“Our report shows the great possibility to reduce climate impact and at the same time increase productivity and boost biodiversity. Swedish beef and dairy production can show the way towards a more sustainable food system in the future,” says Claes Johansson, Director of Sustainable Development at Lantmännen, Sweden’s leading agricultural cooperative.
Swedish beef and dairy production can show the way towards a more sustainable food system in the future.
Climate change is a massive challenge globally and hope of reaching the targets of the Paris Agreement still remains after the UN Climate Change Conference COP26 in Glasgow. One of the concrete results during the summit was "The Global Methane Pledge", initiated by the EU and the US, to cut methane emissions by 30 percent in 10 years. However, it is important to separate methane emissions from fossil fuels from biogenic methane emissions, from e.g. ruminants, when taking climate action. A new report from the Swedish food and agriculture sector has taken this distinction into account when formulating a road map for the industry to reach global climate targets by 2050.
“We are proud to present our latest report that shows how the Swedish beef and dairy sector can radically reduce emissions from its production. Time is short in combatting climate change, but our report shows that measures can be taken today that will have a great impact over the next coming years,” says Elina Matsdotter, Head of Sustainability at Svenskt Kött, an association organisation owned by the Swedish meat industry.
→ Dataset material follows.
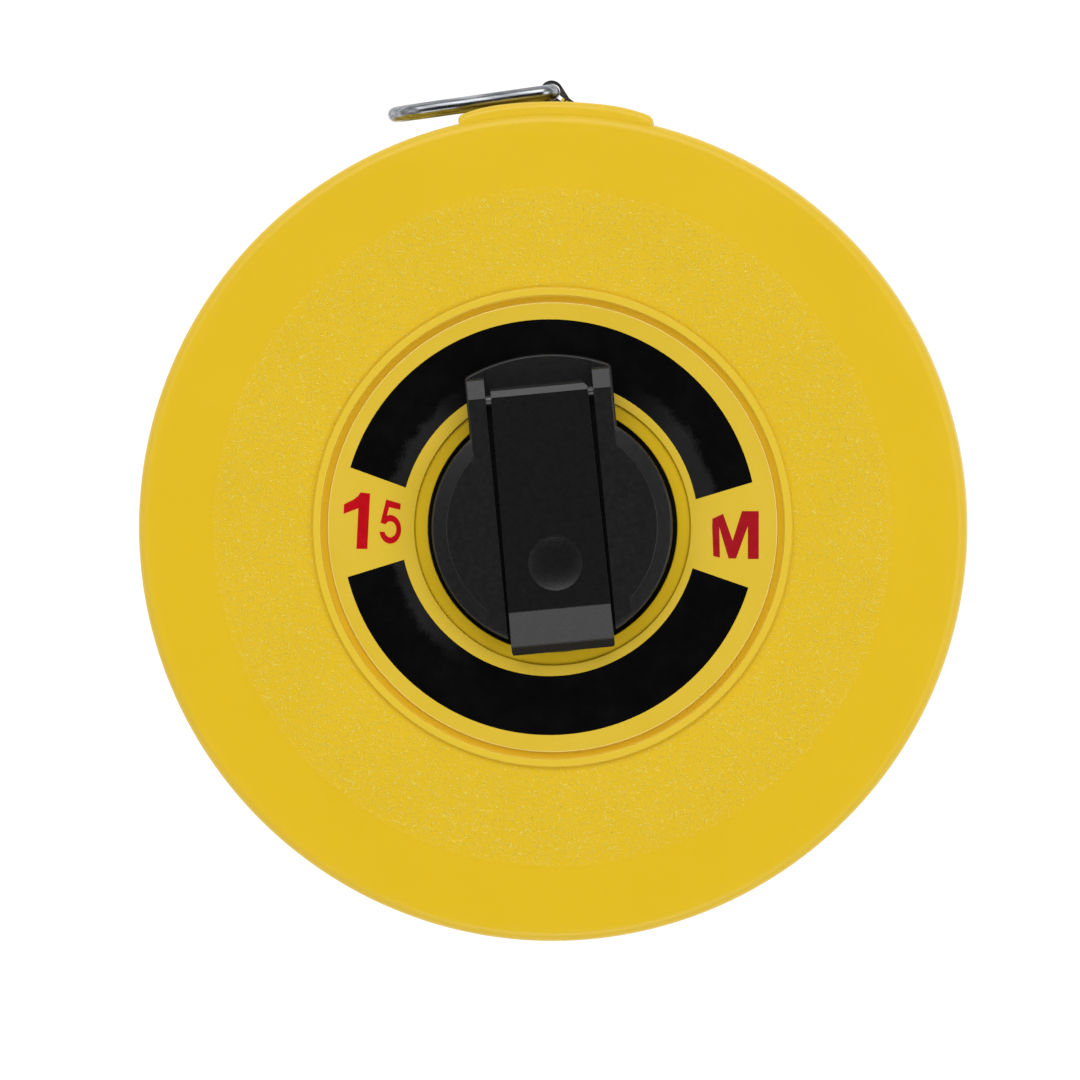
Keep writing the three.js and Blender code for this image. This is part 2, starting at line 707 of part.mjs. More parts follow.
function addCrank(group) {
  const headUnder = STUD_SEAT_Z + 0.1;
  const headTop = LEVER_TOP_Z - 0.05;
  const stud = turned(
    [
      [0, headTop - DISH_DEPTH],
      [STUD_HEAD_R * 0.5, headTop - DISH_DEPTH * 0.72],
      [STUD_HEAD_R * 0.95, headTop],
      [STUD_HEAD_R, headTop - 0.05],
      [STUD_HEAD_R, headUnder],
      [STUD_R, headUnder],
      [STUD_R, STUD_END_Z],
      [1.0, STUD_END_Z],
      [1.0, KNOB_SCREW_TIP_Z + 0.5],
      [0, KNOB_SCREW_TIP_Z + 0.5],
    ],
    SMALL,
  );
  const bore = STUD_R + 0.1;
  const screwRoom = 2.8;
  const screwRoomTop = KNOB_BOTTOM_Z + 1.65;
  const knob = turned(
    [
      [bore, KNOB_TOP_Z],
      [bore, screwRoomTop],
      [screwRoom, screwRoomTop],
      [screwRoom, KNOB_BOTTOM_Z],
      [KNOB_R - 0.6, KNOB_BOTTOM_Z],
      [KNOB_R, KNOB_BOTTOM_Z + 0.8],
      [KNOB_R - 0.2, (KNOB_BOTTOM_Z + KNOB_TOP_Z) / 2],
      [KNOB_R, KNOB_TOP_Z - 0.6],
      [KNOB_R - 0.4, KNOB_TOP_Z],
    ],
    SMALL,
  );
  const knobScrew = screw(
    "knob_screw",
    KNOB_SCREW_HEAD_R,
    KNOB_SCREW_HEAD_HEIGHT,
    KNOB_SCREW_R,
    KNOB_SCREW_TIP_Z - STUD_END_Z,
    0,
    KNOB_Y,
    STUD_END_Z - 0.1,
  );
  const hingePin = crossRod(HINGE_PIN_R, NECK_HALF_WIDTH - 0.3, HINGE_Y, HINGE_Z);
  group.add(
    part("crank_hub", crankHub(), blackPlastic),
    part("hinge_pin", hingePin, steel),
    part("crank_lever", crankLever(), blackPlastic),
    part("knob_stud", stud.translate([0, KNOB_Y, 0]), blackPlastic),
    part("crank_knob", knob.translate([0, KNOB_Y, 0]), blackPlastic),
    knobScrew,
  );
}

// ---- The tape's free end ---------------------------------------------------------------------

// The sheet-metal clip: a loop round the ring's bar whose two legs grip the tape.
function endClip() {
  const flare = Math.asin((CLIP_LOOP_R - CLIP_HALF_THICK) / CLIP_FLARE_LENGTH);
  const neck = BAR_S - CLIP_FLARE_LENGTH * Math.cos(flare) - CLIP_LOOP_R * Math.sin(flare);
  const span = 90 + THREE.MathUtils.radToDeg(flare);
  // The loop's outline in tape coordinates: s is x and n is y.
  const loop = arc(BAR_S, 0, CLIP_LOOP_R, -span, span, 14);
  const outline = [[neck, -CLIP_HALF_THICK], ...loop, [neck, CLIP_HALF_THICK]];
  const legS = [neck - 0.05, CLIP_LEG_START];
  const gripHalf = TAPE_THICK / 2 + 0.06;
  const head = prism(
    shapeOf(outline.map(([s, n]) => onTape(s, n))),
    MIDDLE_Z - CLIP_LOOP_WIDTH / 2,
    MIDDLE_Z + CLIP_LOOP_WIDTH / 2,
  );
  const legs = tapeBlock(legS[1], neck + 0.05, -CLIP_HALF_THICK, CLIP_HALF_THICK, CLIP_LEG_WIDTH);
  const grip = tapeBlock(legS[1] - 1, BAR_S, -gripHalf, gripHalf, CLIP_LEG_WIDTH + 1);
  const eye = rod(CLIP_LOOP_R - CLIP_SHEET, 0, CASE_DEPTH, RING_BAR_X, RING_BAR_Y);
  let clip = head.add(legs).subtract(grip).subtract(eye);
  for (const z of [-RIVET_Z, RIVET_Z]) clip = clip.subtract(rivetSolid(RIVET_R + 0.1, z));
  return clip;
}

// A plain rod through the clip and the tape, where a rivet goes.
function rivetSolid(r, z) {
  const [x, y] = onTape(RIVET_S, 0);
  const turn = THREE.MathUtils.radToDeg(LEAVE_ANGLE);
  return crossRod(r, 2, 0, 0, 12).rotate([0, 0, turn]).translate([x, y, MIDDLE_Z + z]);
}

function rivet(z) {
  const headIn = CLIP_HALF_THICK + 0.08;
  const half = [
    [0, RIVET_HEAD_OUT],
    [RIVET_HEAD_R * 0.6, RIVET_HEAD_OUT],
    [RIVET_HEAD_R, headIn + 0.12],
    [RIVET_HEAD_R, headIn],
    [RIVET_R, headIn],
  ];
  const profile = [...half, ...half.map(([r, t]) => [r, -t]).reverse()];
  const [x, y] = onTape(RIVET_S, 0);
  const turn = THREE.MathUtils.radToDeg(LEAVE_ANGLE);
  return turned(profile, 12)
    .rotate([0, 90, 0])
    .rotate([0, 0, turn])
    .translate([x, y, MIDDLE_Z + z]);
}

function tapeLead() {
  const half = TAPE_THICK / 2;
  let lead = tapeBlock(TAPE_TAIL_S, TAPE_HEAD_S, -half, half, TAPE_WIDTH);
  for (const z of [-RIVET_Z, RIVET_Z]) lead = lead.subtract(rivetSolid(RIVET_R + 0.1, z));
  return lead;
}

// The wire ring: wire bent round from one end of its bar to the other, and the bar itself.
function pullRing() {
  const inner = RING_BAR_CORNER;
  const outer = RING_END_CORNER;
  const w = RING_HALF_WIDTH;
  const far = RING_LENGTH - outer;
  const side = [
    [0, w - inner - 0.4],
    ...arc(inner, w - inner, inner, 180, 90, 3),
    [RING_LENGTH / 2, w],
    ...arc(far, w - outer, outer, 90, 0, 4),
  ];
  const outline = [...side, [RING_LENGTH, 0], ...side.map(([s, z]) => [s, -z]).reverse()];
  const cos = Math.cos(radians(RING_ANGLE));
  const sin = Math.sin(radians(RING_ANGLE));
  const points = outline.map(
    ([s, z]) =>
      new THREE.Vector3(RING_BAR_X + s * cos, RING_BAR_Y + s * sin, MIDDLE_Z + z),
  );
  const extrudePath = new THREE.CatmullRomCurve3(points, false, "centripetal");
  const section = shapeOf(arc(0, 0, RING_WIRE_R, 0, 324, 9));
  const wire = new THREE.ExtrudeGeometry(section, { steps: 32, extrudePath });
  const reach = w - inner - 0.2;
  const bar = rod(
    RING_WIRE_R,
    MIDDLE_Z - reach,
    MIDDLE_Z + reach,
    RING_BAR_X,
    RING_BAR_Y,
    16,
  );
  return solidOf(wire).add(bar);
}

function addTapeEnd(group) {
  group.add(
    part("tape_lead", tapeLead(), tapeFilm),
    part("end_clip", endClip(), steel),
    part("clip_rivet_1", rivet(-RIVET_Z), steel),
    part("clip_rivet_2", rivet(RIVET_Z), steel),
    part("pull_ring", pullRing(), chrome),
  );
}

// ---- The whole reel ----------------------------------------------------------------------------

const reel = new THREE.Group();
addCase(reel);
addTapeEnd(reel);
const turning = new THREE.Group();
turning.rotation.z = radians(CRANK_TURN);
addSpool(turning);
addCrank(turning);
reel.add(turning);

export default reel;
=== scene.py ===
"""The looks of a closed-case long tape reel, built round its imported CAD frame.

Lengths in the code are millimetres and angles degrees; meshes are made in metres. The frame
is the CAD's: +Z out of the crank side, +Y to the mouth, the back on z = 0. Crank pieces are
made with the lever's hinge towards +Y and then turned to where the crank stands.
"""

import json
import math

import bmesh
import bpy
from mathutils import Matrix, Vector


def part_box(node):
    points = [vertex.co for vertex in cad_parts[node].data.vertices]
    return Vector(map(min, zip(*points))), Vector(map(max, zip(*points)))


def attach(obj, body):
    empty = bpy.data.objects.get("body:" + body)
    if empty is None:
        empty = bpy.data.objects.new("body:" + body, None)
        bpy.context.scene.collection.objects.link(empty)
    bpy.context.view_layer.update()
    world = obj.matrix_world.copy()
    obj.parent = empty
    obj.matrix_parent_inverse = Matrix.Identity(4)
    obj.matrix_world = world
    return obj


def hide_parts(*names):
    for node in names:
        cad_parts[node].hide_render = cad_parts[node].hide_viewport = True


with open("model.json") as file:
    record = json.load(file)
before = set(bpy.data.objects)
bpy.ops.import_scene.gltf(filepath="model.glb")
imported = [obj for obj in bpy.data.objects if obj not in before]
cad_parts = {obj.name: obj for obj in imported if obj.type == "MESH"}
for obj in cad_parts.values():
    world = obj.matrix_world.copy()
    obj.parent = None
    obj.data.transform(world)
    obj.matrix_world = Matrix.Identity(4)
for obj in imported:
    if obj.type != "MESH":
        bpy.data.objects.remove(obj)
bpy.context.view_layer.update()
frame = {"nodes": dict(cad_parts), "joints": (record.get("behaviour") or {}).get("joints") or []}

MM = 0.001

# ---- The case -----------------------------------------------------------------------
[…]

Organisations within the entire Swedish dairy and beef sector – Arla, DeLaval, HKScan Sweden, Lantmännen, LRF, Svenskt Kött, Växa and Yara – have joined forces in a one year-long project that has resulted in the report “Farming of the Future – Beef and Diary”, which describes how the transition can be enabled. Even though Swedish beef and dairy production is among the most sustainable in the world today, the report shows that there are great opportunities to go even further.
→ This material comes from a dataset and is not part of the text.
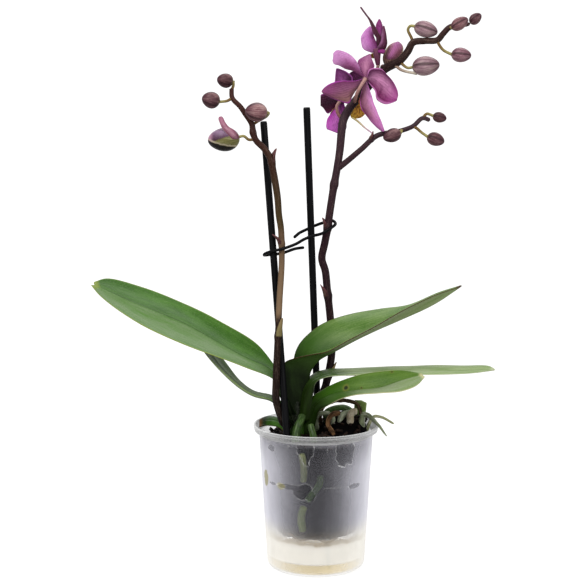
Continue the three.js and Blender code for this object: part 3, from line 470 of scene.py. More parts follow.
# %% Spinning, blending and noise
def turned(piece, profile, steps, finish=0):
    """A closed body of revolution round Z from a profile of radius and height."""
    verts = [piece.mesh.verts.new((radius * MM, 0, height * MM)) for radius, height in profile]
    edges = [piece.mesh.edges.new(pair) for pair in zip(verts, verts[1:])]
    bmesh.ops.spin(
        piece.mesh, geom=verts + edges, cent=(0, 0, 0), axis=(0, 0, 1), dvec=(0, 0, 0),
        angle=2 * math.pi, steps=steps, use_merge=True, use_duplicate=False,
    )
    bmesh.ops.remove_doubles(piece.mesh, verts=piece.mesh.verts[:], dist=1e-6)
    made = piece.fresh()
    for vert in made:
        vert[piece.flow] = vert.co / MM
    piece.dress(made, finish)
    return made


def lerp(a, b, share):
    return a + (b - a) * share


def ripple(place, size, depth):
    """A smooth random length for a place in metres: size and depth in millimetres."""
    return noise.noise(place / (size * MM)) * depth


print("half way from 2 to 3:", lerp(2, 3, 0.5))

# %% [markdown]
# The pot is a moulded cup with a wall of one millimetre, so it is spun from one
# closed profile: up the outside over the stepped lip, then down the inside.

# %% The pot's cup
POT_HEIGHT = 104
LIP_FOOT = 97.6
RIM = 45
RIDGE = 0.6
BODY_TOP = 40.9
BASE = 35.3
ROUND = 5
WALL = 1
FLOOR = 1.2


def outer_radius(z):
    return lerp(BASE, BODY_TOP, (z - ROUND) / (LIP_FOOT - ROUND))


def quarter(radius, centre_radius, centre_z, steps):
    """A quarter circle of the profile, from straight down to straight out."""
    turns = [math.pi / 2 * step / steps for step in range(steps + 1)]
    return [(centre_radius + radius * math.sin(a), centre_z - radius * math.cos(a)) for a in turns]


def pot_profile():
    inner_lip = RIM - RIDGE - WALL
    outside = [(0, 0), *quarter(ROUND, BASE - ROUND, ROUND, 8)]
    outside += [(outer_radius(z), z) for z in range(10, 97, 6)]
    lip = [
        (BODY_TOP - 0.1, LIP_FOOT - 0.3), (BODY_TOP + 0.5, LIP_FOOT + 0.1), (RIM - 1.2, LIP_FOOT + 1.8),
        (RIM - RIDGE - 0.1, LIP_FOOT + 2.2), (RIM - RIDGE, LIP_FOOT + 2.8), (RIM - RIDGE, LIP_FOOT + 4.1),
        (RIM - 0.2, LIP_FOOT + 4.5), (RIM, LIP_FOOT + 4.9), (RIM, POT_HEIGHT - 0.5),
        (RIM - 0.2, POT_HEIGHT - 0.1), (RIM - 0.5, POT_HEIGHT), (inner_lip + 0.2, POT_HEIGHT),
        (inner_lip, POT_HEIGHT - 0.2), (inner_lip, LIP_FOOT + 3), (BODY_TOP - WALL, LIP_FOOT + 0.6),
    ]
    inside = [(outer_radius(z) - WALL, z) for z in range(90, 9, -8)]
    inside += quarter(ROUND - WALL, BASE - ROUND, FLOOR + ROUND - WALL, 6)[::-1]
    return outside + lip + inside + [(0, FLOOR)]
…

Emission sources include fossil fuel carbon dioxide, nitrous oxide and methane from biological processes, which are broken down at different rates in the atmosphere and affect global warming in different ways. Therefore, it is important to differentiate between these three sources when evaluating different initiatives to achieve the 1.5-degree target set in the Paris Agreement, not the least when it comes to biogenic methane emissions from ruminants. This differentiation is also highlighted in the latest IPCC-report from August of 2021 and is key in the Swedish industry’s roadmap going forward.
Equally important is the definition of “sustainability” in the report, which is based on four parameters: Animal Welfare, Productivity, Planet and Profit. From these starting points, eleven focus areas for a successful transition to a more sustainable production have been identified: breeding with focus on animal health, wellness and lifetime productivity of livestock, roughage production, feed raw materials and feed supplements, carbon sequestration, biodiversity, nutrient run-off into streams and rivers, as well as digitalisation, automation and new technology.
The findings in the report reveal the big potential in Sweden, with the unique conditions from both an environmental perspective but also in terms of technology and knowledge. The sector can be further developed in an even more sustainable direction, where good management and investments at farm level will be key. Even though the report takes local conditions into account, it can also serve as an example internationally of prioritized measures for global beef and dairy production to become more sustainable.
Use this link to read the report, or click below.
About the report
The report is a joint production by Arla, DeLaval, HKScan Sweden, Lantmännen, LRF, Svenskt Kött, Växa and Yara, and includes key contributions from their own employees and members, as well as researchers and experts in various working groups. Also, an external reference group acting in an advisory capacity has contributed with views from a scientific perspective during the course of this project. The external reference group includes Johan Kuylenstierna, Chair of the Swedish Climate Policy Council and professor at Stockholm University, Margareta Emanuelson from the Swedish University of Agricultural Sciences (SLU), Jenny Jewert from WWF, and Ulf Sonesson at the Swedish research institute RISE. A farming reference group has also been linked to the project and submitted valuable viewpoints.